To know where the letters Arabic are "pronounced" from is important to learn reading the Quran and speaking Arabic correctly. The first thing a student of tajweed learns is the so called مخارج الحروف Articulation of sound, there he learns how each Arabic letter is pronounced and where the phonation is localized. Unfortunately I'm neither a great linguist in Arabic nor do I have good enough translation skills to explain it well. I hope this picture gives you an idea where in the phonation of each Arabic letter is "done"
This picture already shows a big difference of the origin of the phonation of each of the letters you quoted!
For example 'ز', 'ص','س' are all placed at the end of the tongue (near the teeth) while 'ط', 'ت', 'د' are still a bit further (inside).
Here a kind of explanation for some of your examples (as this is in first place my interpretation, be aware that it could be wrong to some extent):
The major difference between the 'ط' and 'ت' is that the first sounds more like a strong emphasized "t" like in "total" while a similar letter to 'ت' doesn't really exist it is like a not emphasized "t" even less emphasized as in "split".

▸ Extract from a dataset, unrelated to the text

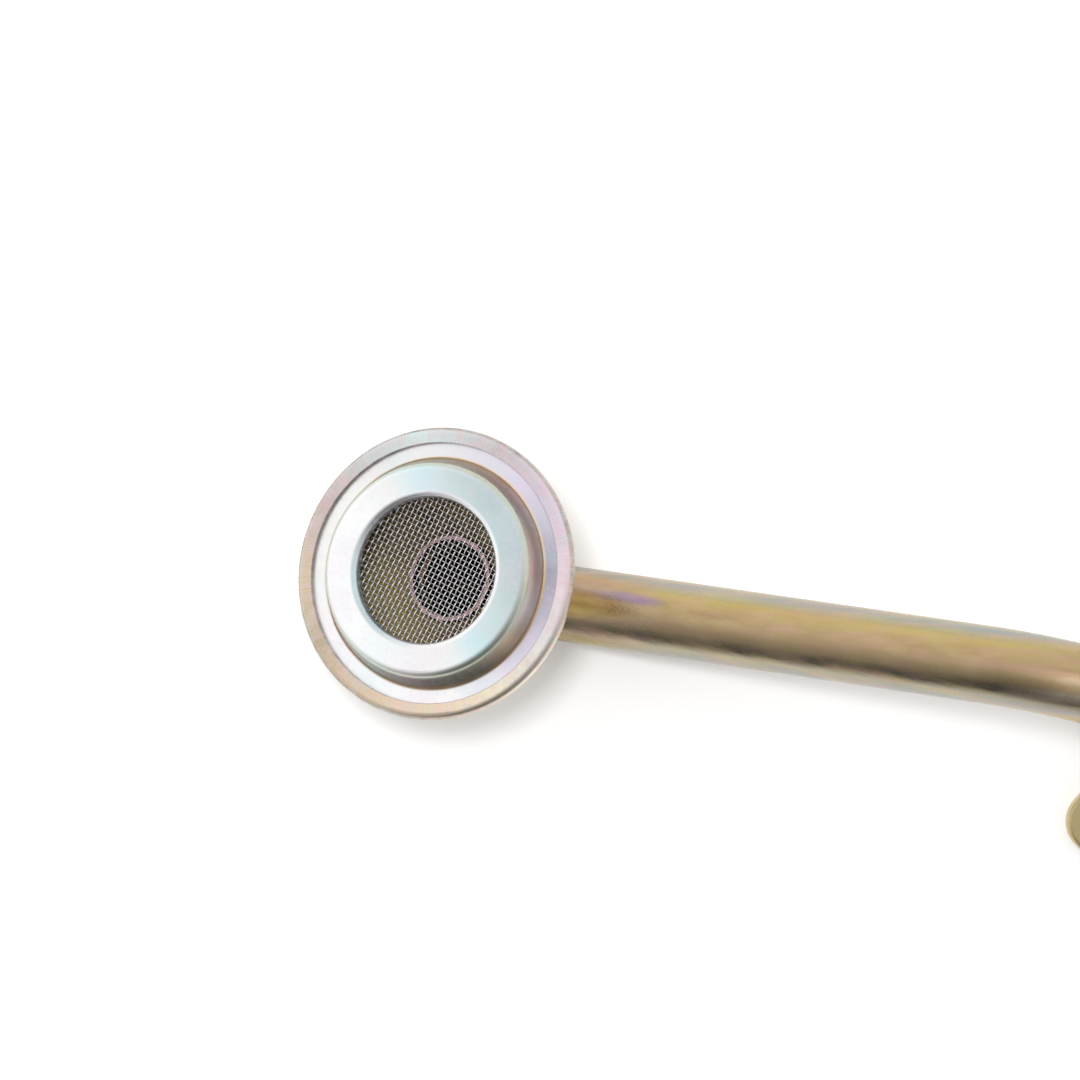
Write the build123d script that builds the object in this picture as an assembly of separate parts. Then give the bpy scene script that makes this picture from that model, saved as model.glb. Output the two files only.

"ض" is like a strong emphasized "d" like in "Donation" (but much stronger), while 'د' could be pronounced equal to a "d" at the end of an English word "extend".
'ظ' is near to a "th", but generally I would prefer to transliterate it as a "dh" as the sound of "d" must appear while pronouncing it at last to some extent (therefore I think transliterating ظهر zuhr or zohr is wrong and it should be dhohr or dhuhr).
'ز' is generally similar to the English/French "z" like in "Zoo".
'ذ' is a bit tricky it has elements of "d" and "dh" so it is a "dh" based on the correct pronunciation of 'د'.